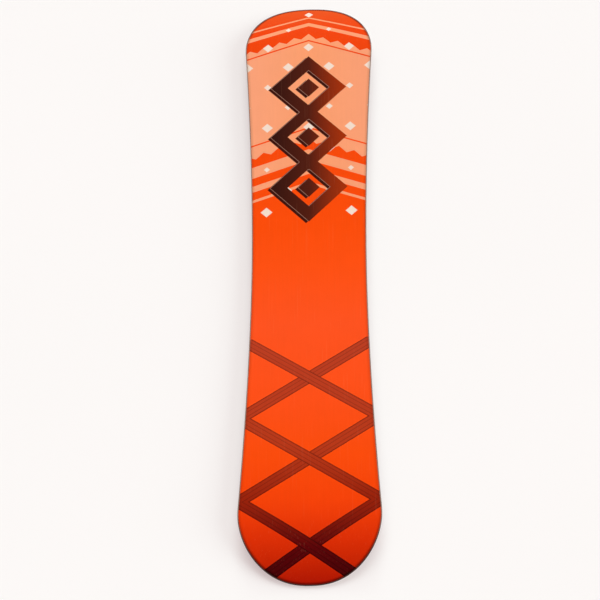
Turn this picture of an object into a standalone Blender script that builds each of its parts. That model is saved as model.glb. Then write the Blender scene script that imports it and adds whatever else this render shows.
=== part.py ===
"""A twin-tip snowboard without bindings, lying base up on its nose and tail.

Metres, +Z up. The length runs along Y with the nose at +Y, and the width along X. The origin is on the
ground under the middle of the board. The board is a laminate and each layer is its own solid. From the
running surface, which is on top, down to the deck, which faces the ground: base sheet inside two steel
edges, rubber strips over the edges' teeth, lower glass, wood core between sidewalls and tip spacers, upper
glass and topsheet. The threaded inserts for the binding screws stand in the core and open on the deck.

A place is given first as on a flat board, by its inset from the outline and its depth under the running
surface. Then bent() carries it onto the real board, with its camber and its curved tips.
"""

import math

import bmesh
import bpy
from mathutils import Matrix, Vector

# Outline, seen from above
LENGTH = 1.500
WAIST_WIDTH = 0.250
TIP_WIDTH = 0.293
EFFECTIVE_EDGE = 1.200
SIDECUT_POWER = 1.81
TIP_POWER_ALONG = 1.94
TIP_POWER_ACROSS = 2.28

# Side view
TIP_RISE = 0.031
CAMBER = 0.005
BINDING_ZONE = (0.17, 0.35)

# Layers, and the gap left for the glue between each two of them
GLUE = 0.0003
BASE_THICKNESS = 0.0012
EDGE_SECTION = 0.0020
TOOTH_THICKNESS = 0.0005
TOOTH_LENGTH = 0.0050
RUBBER_THICKNESS = 0.0004
GLASS_THICKNESS = 0.0007
TOPSHEET_THICKNESS = 0.0006
CORE_THICKNESS = 0.0068
CORE_TIP_THICKNESS = 0.0022
CORE_TAPER = (0.37, 0.64)

# Teeth of the edges
TOOTH_PITCH = 0.012
NOTCH_WIDTH = 0.006
TOOTH_ROOT = 0.0006

# Core
CORE_HALF_LENGTH = 0.620
STRINGER_WIDTH = 0.020
STRINGERS_EACH_SIDE = 5
SIDEWALL_WIDTH = 0.0090
SIDEWALL_SLANT = 0.27
RIM_INSET = 0.0005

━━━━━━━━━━

:: TASK DIRECTIONS ::
Reproduce the material verbatim, line by line.

:: SOLUTION TO THIS EXERCISE ::
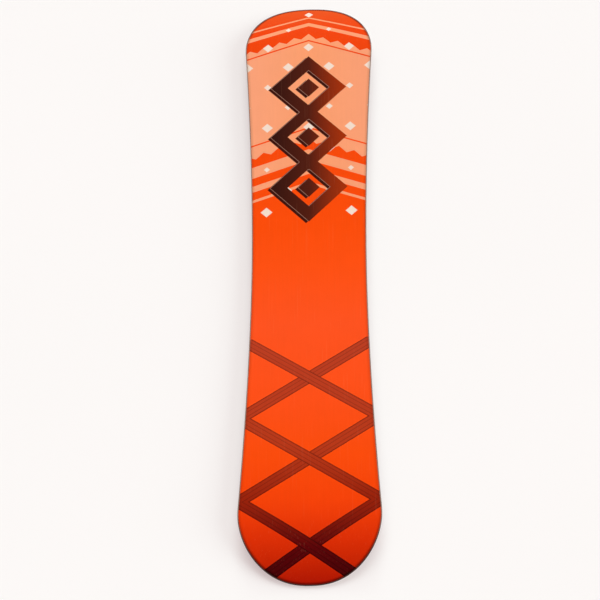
Turn this picture of an object into a standalone Blender script that builds each of its parts. That model is saved as model.glb. Then write the Blender scene script that imports it and adds whatever else this render shows.
=== part.py ===
"""A twin-tip snowboard without bindings, lying base up on its nose and tail.

Metres, +Z up. The length runs along Y with the nose at +Y, and the width along X. The origin is on the
ground under the middle of the board. The board is a laminate and each layer is its own solid. From the
running surface, which is on top, down to the deck, which faces the ground: base sheet inside two steel
edges, rubber strips over the edges' teeth, lower glass, wood core between sidewalls and tip spacers, upper
glass and topsheet. The threaded inserts for the binding screws stand in the core and open on the deck.

A place is given first as on a flat board, by its inset from the outline and its depth under the running
surface. Then bent() carries it onto the real board, with its camber and its curved tips.
"""

import math

import bmesh
import bpy
from mathutils import Matrix, Vector

# Outline, seen from above
LENGTH = 1.500
WAIST_WIDTH = 0.250
TIP_WIDTH = 0.293
EFFECTIVE_EDGE = 1.200
SIDECUT_POWER = 1.81
TIP_POWER_ALONG = 1.94
TIP_POWER_ACROSS = 2.28

# Side view
TIP_RISE = 0.031
CAMBER = 0.005
BINDING_ZONE = (0.17, 0.35)

# Layers, and the gap left for the glue between each two of them
GLUE = 0.0003
BASE_THICKNESS = 0.0012
EDGE_SECTION = 0.0020
TOOTH_THICKNESS = 0.0005
TOOTH_LENGTH = 0.0050
RUBBER_THICKNESS = 0.0004
GLASS_THICKNESS = 0.0007
TOPSHEET_THICKNESS = 0.0006
CORE_THICKNESS = 0.0068
CORE_TIP_THICKNESS = 0.0022
CORE_TAPER = (0.37, 0.64)

# Teeth of the edges
TOOTH_PITCH = 0.012
NOTCH_WIDTH = 0.006
TOOTH_ROOT = 0.0006

# Core
CORE_HALF_LENGTH = 0.620
STRINGER_WIDTH = 0.020
STRINGERS_EACH_SIDE = 5
SIDEWALL_WIDTH = 0.0090
SIDEWALL_SLANT = 0.27
RIM_INSET = 0.0005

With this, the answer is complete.